Chapter Breakdown and Methodology

            The discussion below is designed to improve our understanding of what is required to realize the vision of multidisciplinary paths to family justice in Ontario.  It is broken down into five chapters.  Chapter Two provides a brief overview of the development of multidisciplinary holistic family services in Ontario.  This development is illustrated by examining the emergence of Community Health Centres beginning in the 1970s and the early learning initiatives over the past decade.  Chapter Three explores how legal services have fit into these multi-disciplinary family services models in Ontario.  This includes a description of five different kinds of centres in Ontario that presently provide this sort of service as well as a filling out of the vision of multidisciplinary paths to family justice introduced above.  Chapter Four catalogues some of the challenges that are present when professionals collaborate together to forge multidisciplinary paths to family justice.  Chapter five identifies some promising practices that can meet the professional challenges for multidisciplinary paths to family justice.
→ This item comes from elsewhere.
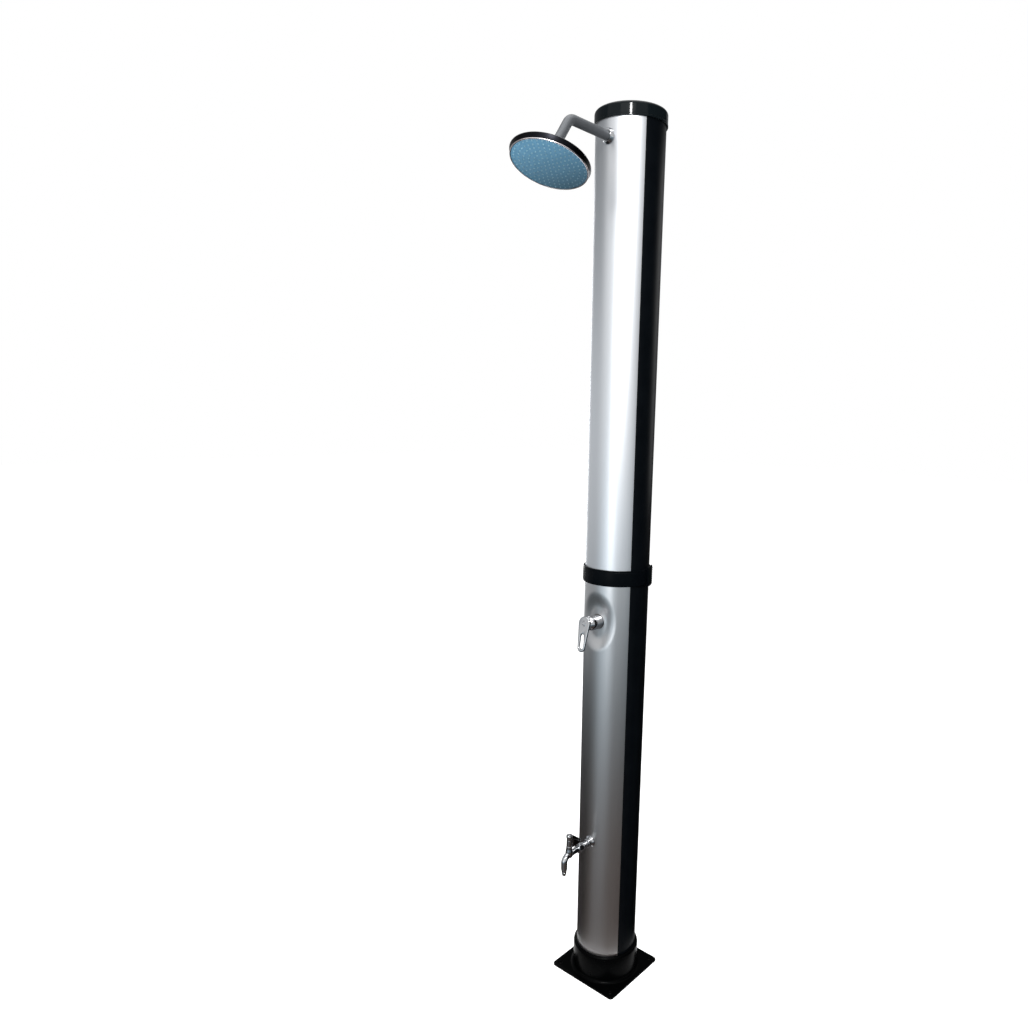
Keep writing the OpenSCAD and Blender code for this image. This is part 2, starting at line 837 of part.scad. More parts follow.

            It should be acknowledged here the limitations on the methodology employed in this paper.  The research reported in this paper is based on a review of academic literature and government documents, visits to a selective set of centres offering multidisciplinary family services in Ontario, a selective review of centres in other jurisdictions in Canada and elsewhere, interviews with a number of professionals providing family services, and the practical and professional experiences of the authors.